Cheek fillers aren’t as commonplace as lip injections, tummy tucks, or breast augmentations, but that could be about to change.
Facial fillers make up the fastest-growing segment of minimally-invasive cosmetic procedures. More than 2.6 million treatments were performed last year, according to the American Society of Plastic Surgery. So they’re already widely accepted.
But, for the most part, the cheeks have been excluded from that movement—until recently. Plastic surgeons have long considered the cheekbones to be the most underappreciated feature on the face, and perhaps the entire body. When you realize just how much of the face’s surface area they comprise, not to mention the fact that they’re the heart of the face’s bone structure, a subtle tweak can completely change the face’s architecture.
That sentiment finally seems to be gaining traction as more and more get comfortable with facial fillers. So, how do they work? Read on.

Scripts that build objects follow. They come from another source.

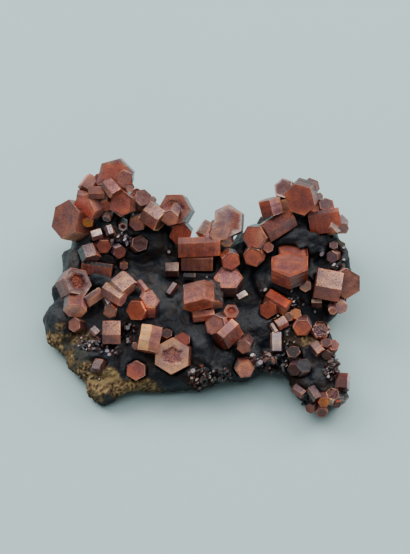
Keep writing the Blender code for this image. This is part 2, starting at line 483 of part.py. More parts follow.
def main():
    """Build the matrix and the crystal clusters."""
    for old in list(bpy.data.objects):
        bpy.data.objects.remove(old)
    parts = bpy.data.collections.new("vanadinite on matrix")
    cutters = bpy.data.collections.new("cutters")
    bpy.context.scene.collection.children.link(parts)
    bpy.context.scene.collection.children.link(cutters)
    clusters = clusters_of_crystals()
    grown = {}
    made = {}
    for cluster, crystals in clusters.items():
        solids = []
        grown[cluster] = []
        for name, frame, corner, flat, length in crystals:
            mesh = crystal_mesh(name, frame, corner, flat, length)
            solids.append(wire(solid(name + " prism", mesh, cutters)))
            fit = crystal_mesh(name + " fit", frame, corner, flat, length, FIT_GAP)
            grown[cluster].append(wire(solid(name + " fit", fit, cutters)))
        whole = solid(cluster.replace(" ", "_"), solids[0].data.copy(), parts)
        combine(whole, solids[1:], "UNION")
        rivals = [fit for other in made for fit in grown[other] if near(whole.data, fit.data)]
        combine(whole, rivals, "DIFFERENCE")
        made[cluster] = painted(whole, TONES.get(cluster, PLAIN_TONE), 0.35)
    matrix = crust(parts, cutters)
    buds = []
    for index, (across, up, height, size, length, heading, lean) in enumerate(BUDS):
        row = ("", "", across, up, height, size, size * 0.866, length, heading, lean, 0)
        name = f"bud {index + 1}"
        mesh = crystal_mesh(name, *capped_frame(row))
        buds.append(wire(solid(name, mesh, cutters)))
    combine(matrix, buds, "UNION")
    combine(matrix, [fit for fits in grown.values() for fit in fits], "DIFFERENCE")
    largest_piece(matrix)
    painted(matrix, MATRIX_TONE, 0.6)
    for whole in parts.objects:
        whole.location = (-CENTRE_X * MM, -CENTRE_Y * MM, 0.0)


main()
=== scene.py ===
"""Vanadinite on matrix: hexagonal crystals on a black oxide crust, lying on a pale table.

Metres, +Z up. Crystals are set out in millimetres on the display plane, which is seen from
62 degrees above the table: across is to the right, up is up that plane, height is above the table.
"""
import json
import logging
import math
import random
from dataclasses import dataclass, field
from enum import Enum
from typing import Iterable, Optional

import bmesh
import bpy
from mathutils import Matrix, Vector, noise
from mathutils.bvhtree import BVHTree


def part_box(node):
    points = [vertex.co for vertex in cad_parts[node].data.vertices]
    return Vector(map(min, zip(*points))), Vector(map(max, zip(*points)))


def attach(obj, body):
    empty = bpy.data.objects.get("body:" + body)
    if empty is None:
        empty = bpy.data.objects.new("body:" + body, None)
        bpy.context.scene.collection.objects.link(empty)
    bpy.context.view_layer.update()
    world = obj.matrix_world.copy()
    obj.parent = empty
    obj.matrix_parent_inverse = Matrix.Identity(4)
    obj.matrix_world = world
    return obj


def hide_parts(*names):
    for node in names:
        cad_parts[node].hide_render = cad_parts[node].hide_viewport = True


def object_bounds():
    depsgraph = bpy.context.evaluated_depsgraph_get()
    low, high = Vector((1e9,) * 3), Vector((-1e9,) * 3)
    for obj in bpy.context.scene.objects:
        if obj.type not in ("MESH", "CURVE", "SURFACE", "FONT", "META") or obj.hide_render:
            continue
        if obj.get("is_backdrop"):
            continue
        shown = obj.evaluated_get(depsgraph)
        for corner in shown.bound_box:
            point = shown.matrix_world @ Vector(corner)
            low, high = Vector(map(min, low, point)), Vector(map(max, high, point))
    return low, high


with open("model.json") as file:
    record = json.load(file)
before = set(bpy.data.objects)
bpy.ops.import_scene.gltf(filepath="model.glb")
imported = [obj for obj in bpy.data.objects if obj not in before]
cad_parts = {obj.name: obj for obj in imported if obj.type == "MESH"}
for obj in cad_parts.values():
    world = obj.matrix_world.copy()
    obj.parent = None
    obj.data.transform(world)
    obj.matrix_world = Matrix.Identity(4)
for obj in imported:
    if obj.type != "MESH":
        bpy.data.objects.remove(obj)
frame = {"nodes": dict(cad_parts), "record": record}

LOG = logging.getLogger("vanadinite")

MM = 0.001
DISPLAY_ELEVATION = math.radians(62.0)
DATUM_HEIGHT = 8.5
CENTRE = Vector((0.147, -0.001, 0.0))
SIN_E = math.sin(DISPLAY_ELEVATION)
COS_E = math.cos(DISPLAY_ELEVATION)
VIEW_RIGHT = Vector((1.0, 0.0, 0.0))
VIEW_UP = Vector((0.0, SIN_E, COS_E))
VIEW_OUT = Vector((0.0, -COS_E, SIN_E))

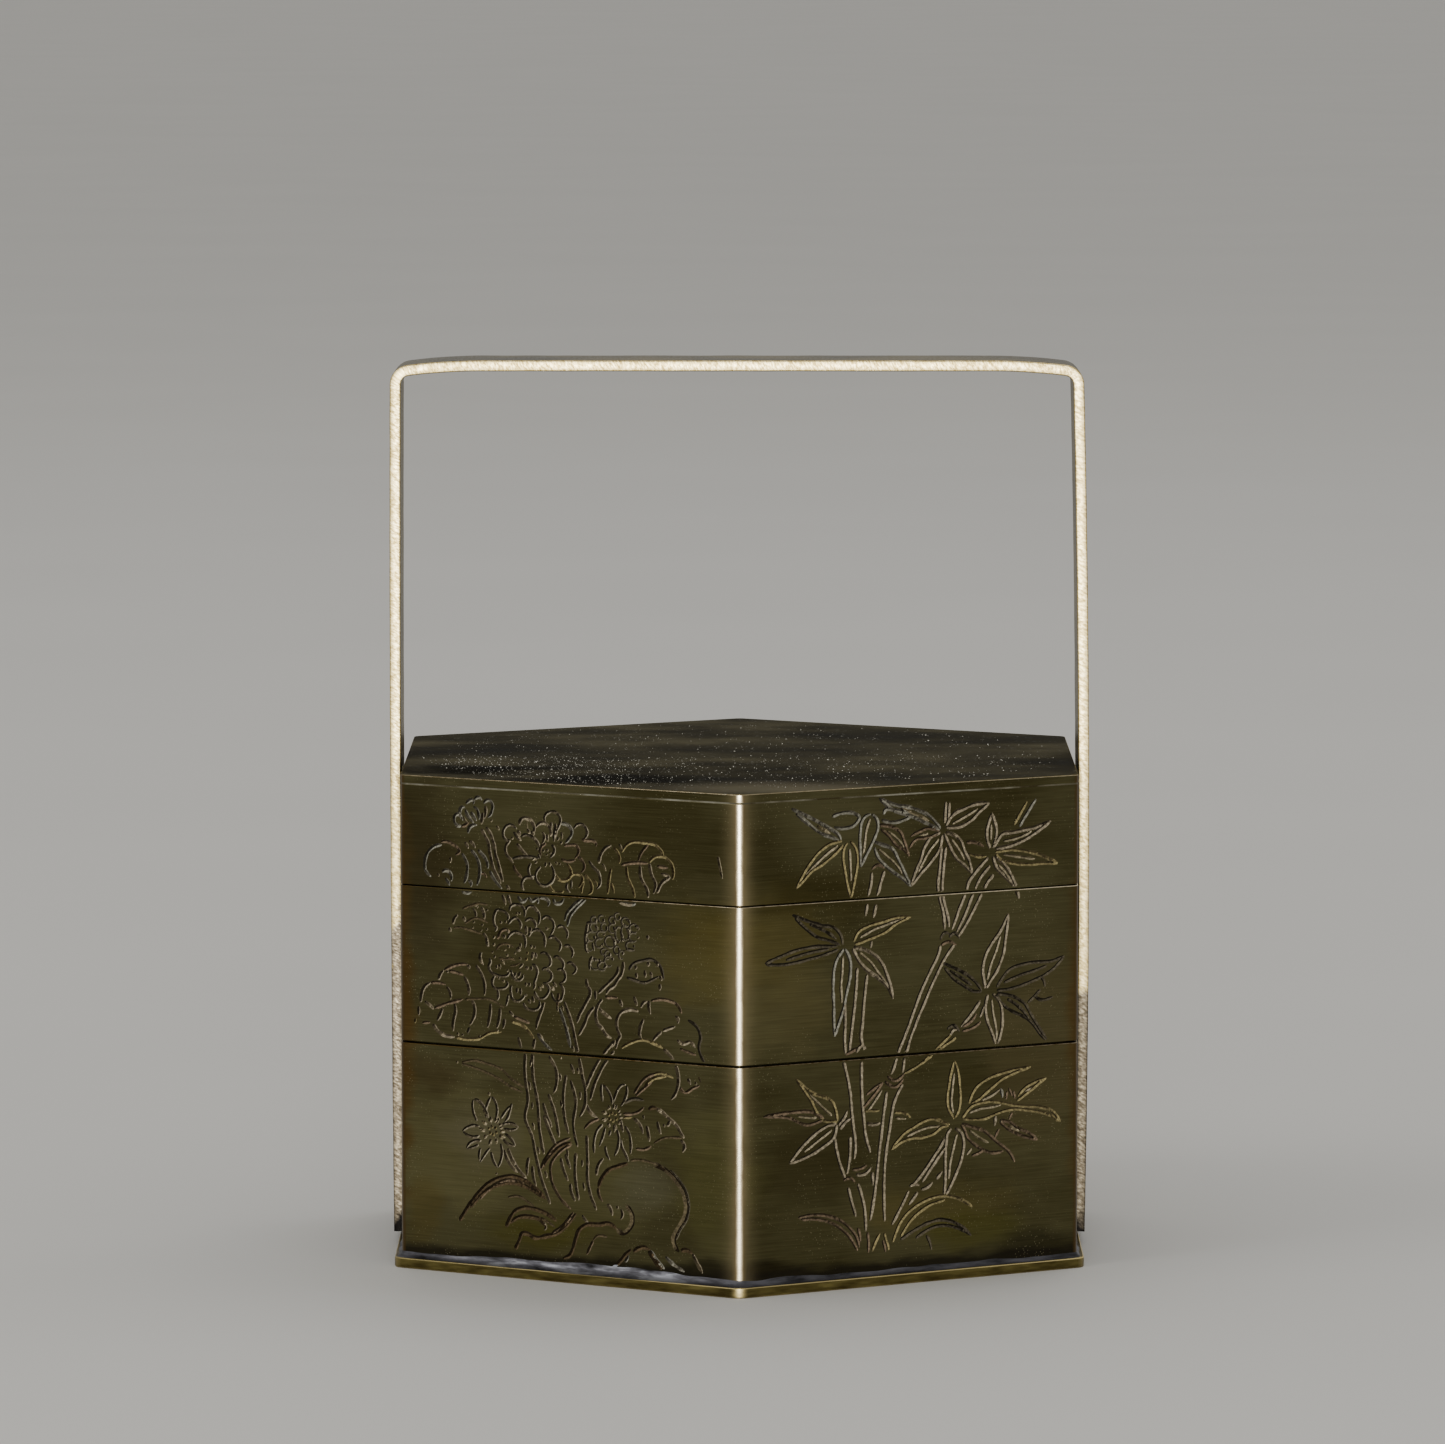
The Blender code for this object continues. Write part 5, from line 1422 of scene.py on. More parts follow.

It’s a highly customizable
A high-viscosity hyaluronic acid gel—Juvéderm Voluma is a popular choice— is used to temporarily plump and fill cheekbones that have lost volume due to age, or to create better symmetry. (The human face is naturally asymmetrical, though it’s hard to detect with the naked eye.)
With the right placement—because so much depends on the placement of the injections, it’s critical to seek out a plastic surgeon who’s not only board-certified but who also has an artist’s eye and skill—the filler will help lift and elevate the middle of the face, all while creating a softer, more youthful appearance for the upper portion of the face.
It’s a highly customizable procedure. The aim is really to accentuate the individual’s own facial beauty, not to create some version of universally ideal cheekbones. Someone with a thin face may want plumper cheeks. While someone with a round face may prefer a more angular look.
You’ll discuss your goals with your plastic surgeon. At which point, they’ll take careful measurements of your face to determine just how much filler you’ll need. It’ll take a few minutes for the topical numbing cream to take effect. And the injections themselves should take five to 10 minutes.
How long the filler will last varies from person to person because individual metabolic rates play a big part in it. But it generally takes between a year and a year-and-a-half for it to completely dissolve.
For those who prefer their new look over their natural appearance, you can add more filler after nine or 10 months, which will maintain the same level of structure.
There’s likely to be some mild swelling for a couple of days after the injections, but the recovery, otherwise, is virtually nonexistent. Even more, the results are immediate. Your features will look sharper, but the change will be subtle enough that no one could pinpoint the difference unless you point it out.